-- start of Dataset extract --

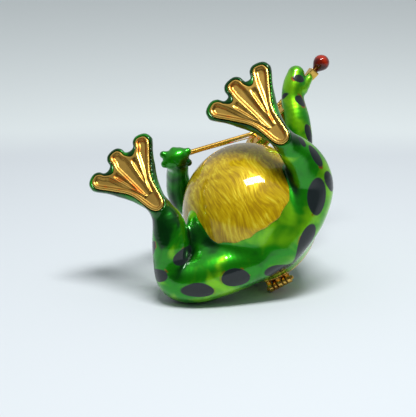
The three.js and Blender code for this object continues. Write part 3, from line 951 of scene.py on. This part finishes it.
def clouded_colour_group():
    """Colour by a level, clouded by noise: the thin colour where it is high, the deep colour where
    it is low. On the green enamel the level holds thin enamel over ridges, pooled enamel in small
    hollows, painted shade in broad creases and painted light on one shin.
    """
    group, given, out = make_group(
        "Clouded Colour",
        [
            ("Thin", "Color", (1, 1, 1, 1)),
            ("Middle", "Color", (0.5, 0.5, 0.5, 1)),
            ("Deep", "Color", (0, 0, 0, 1)),
            ("Thinness", "Float", 0.5),
            ("Cloud Scale", "Float", 120.0),
        ],
        [("Colour", "Color")],
    )
    place = node(group, "ShaderNodeTexCoord").outputs["Object"]
    cloud = noise(group, place, given["Cloud Scale"], 2.0, 0.6)
    drift = maths(group, "MULTIPLY_ADD", cloud, 1.6, -0.8)
    level = maths(group, "ADD", given["Thinness"], drift)
    low = soft_step(group, level, 0.05, 0.5)
    high = soft_step(group, level, 0.55, 0.95)
    colour = blend_colour(group, low, given["Deep"], given["Middle"])
    colour = blend_colour(group, high, colour, given["Thin"])
    group.links.new(colour, out["Colour"])
    return group


def hand_polish_group():
    """Fine marks of polishing and handling."""
    group, given, out = make_group(
        "Hand Polish",
        [("Mark Scale", "Float", 900.0), ("Smudge Scale", "Float", 140.0)],
        [("Height", "Float"), ("Smudge", "Float")],
    )
    place = node(group, "ShaderNodeTexCoord").outputs["Object"]
    marks = noise(group, place, given["Mark Scale"], 4.0)
    smudge = soft_step(group, noise(group, place, given["Smudge Scale"], 3.0, 0.4), 0.35, 0.7)
    group.links.new(marks, out["Height"])
    group.links.new(smudge, out["Smudge"])
    return group


def tarnish_and_shade_group():
    """Gilding that darkens towards the shadow colour as the hollow level rises, with red-orange
    stains along the sides of the darkened places. The darkening is painted shade and painted dark
    reflection where the level marks the hinge's knuckle gaps, the fiddle's ribs and the sole
    troughs' walls, and an even tarnished tone where a piece is given one level.
    """
    group, given, out = make_group(
        "Tarnish and Shade",
        [
            ("Metal", "Color", (1, 0.8, 0.4, 1)),
            ("Shadow", "Color", (0.2, 0.1, 0.03, 1)),
            ("Stain", "Color", (0.8, 0.2, 0.03, 1)),
            ("Hollow", "Float", 0.0),
            ("Stain Scale", "Float", 200.0),
        ],
        [("Colour", "Color"), ("Dullness", "Float")],
    )
    place = node(group, "ShaderNodeTexCoord").outputs["Object"]
    patch = noise(group, place, given["Stain Scale"], 3.0, 0.8)
    shade = maths(group, "MULTIPLY_ADD", soft_step(group, patch, 0.3, 0.6), 0.5, 0.4)
    # Darkening by the hollow level: painted shade and painted dark reflections in gaps, on ribs
    # and on trough walls, and an even tarnished tone elsewhere.
    dark = maths(group, "MULTIPLY", given["Hollow"], shade, clamp=True)
    side = maths(group, "MULTIPLY", soft_step(group, given["Hollow"], 0.12, 0.3),
                 soft_step(group, given["Hollow"], 0.85, 0.5))
    stained = maths(group, "MULTIPLY", side, soft_step(group, patch, 0.54, 0.6))
    colour = blend_colour(group, dark, given["Metal"], given["Shadow"])
    colour = blend_colour(group, stained, colour, given["Stain"])
    group.links.new(colour, out["Colour"])
    group.links.new(maths(group, "MAXIMUM", dark, stained), out["Dullness"])
    return group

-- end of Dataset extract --

Required task » Copy every line exactly. Leave nothing out.

Solution for this task »
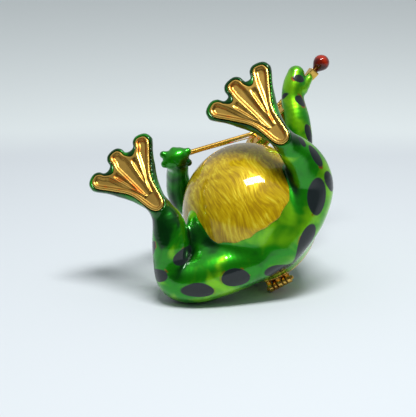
The three.js and Blender code for this object continues. Write part 3, from line 951 of scene.py on. This part finishes it.
def clouded_colour_group():
    """Colour by a level, clouded by noise: the thin colour where it is high, the deep colour where
    it is low. On the green enamel the level holds thin enamel over ridges, pooled enamel in small
    hollows, painted shade in broad creases and painted light on one shin.
    """
    group, given, out = make_group(
        "Clouded Colour",
        [
            ("Thin", "Color", (1, 1, 1, 1)),
            ("Middle", "Color", (0.5, 0.5, 0.5, 1)),
            ("Deep", "Color", (0, 0, 0, 1)),
            ("Thinness", "Float", 0.5),
            ("Cloud Scale", "Float", 120.0),
        ],
        [("Colour", "Color")],
    )
    place = node(group, "ShaderNodeTexCoord").outputs["Object"]
    cloud = noise(group, place, given["Cloud Scale"], 2.0, 0.6)
    drift = maths(group, "MULTIPLY_ADD", cloud, 1.6, -0.8)
    level = maths(group, "ADD", given["Thinness"], drift)
    low = soft_step(group, level, 0.05, 0.5)
    high = soft_step(group, level, 0.55, 0.95)
    colour = blend_colour(group, low, given["Deep"], given["Middle"])
    colour = blend_colour(group, high, colour, given["Thin"])
    group.links.new(colour, out["Colour"])
    return group


def hand_polish_group():
    """Fine marks of polishing and handling."""
    group, given, out = make_group(
        "Hand Polish",
        [("Mark Scale", "Float", 900.0), ("Smudge Scale", "Float", 140.0)],
        [("Height", "Float"), ("Smudge", "Float")],
    )
    place = node(group, "ShaderNodeTexCoord").outputs["Object"]
    marks = noise(group, place, given["Mark Scale"], 4.0)
    smudge = soft_step(group, noise(group, place, given["Smudge Scale"], 3.0, 0.4), 0.35, 0.7)
    group.links.new(marks, out["Height"])
    group.links.new(smudge, out["Smudge"])
    return group


def tarnish_and_shade_group():
    """Gilding that darkens towards the shadow colour as the hollow level rises, with red-orange
    stains along the sides of the darkened places. The darkening is painted shade and painted dark
    reflection where the level marks the hinge's knuckle gaps, the fiddle's ribs and the sole
    troughs' walls, and an even tarnished tone where a piece is given one level.
    """
    group, given, out = make_group(
        "Tarnish and Shade",
        [
            ("Metal", "Color", (1, 0.8, 0.4, 1)),
            ("Shadow", "Color", (0.2, 0.1, 0.03, 1)),
            ("Stain", "Color", (0.8, 0.2, 0.03, 1)),
            ("Hollow", "Float", 0.0),
            ("Stain Scale", "Float", 200.0),
        ],
        [("Colour", "Color"), ("Dullness", "Float")],
    )
    place = node(group, "ShaderNodeTexCoord").outputs["Object"]
    patch = noise(group, place, given["Stain Scale"], 3.0, 0.8)
    shade = maths(group, "MULTIPLY_ADD", soft_step(group, patch, 0.3, 0.6), 0.5, 0.4)
    # Darkening by the hollow level: painted shade and painted dark reflections in gaps, on ribs
    # and on trough walls, and an even tarnished tone elsewhere.
    dark = maths(group, "MULTIPLY", given["Hollow"], shade, clamp=True)
    side = maths(group, "MULTIPLY", soft_step(group, given["Hollow"], 0.12, 0.3),
                 soft_step(group, given["Hollow"], 0.85, 0.5))
    stained = maths(group, "MULTIPLY", side, soft_step(group, patch, 0.54, 0.6))
    colour = blend_colour(group, dark, given["Metal"], given["Shadow"])
    colour = blend_colour(group, stained, colour, given["Stain"])
    group.links.new(colour, out["Colour"])
    group.links.new(maths(group, "MAXIMUM", dark, stained), out["Dullness"])
    return group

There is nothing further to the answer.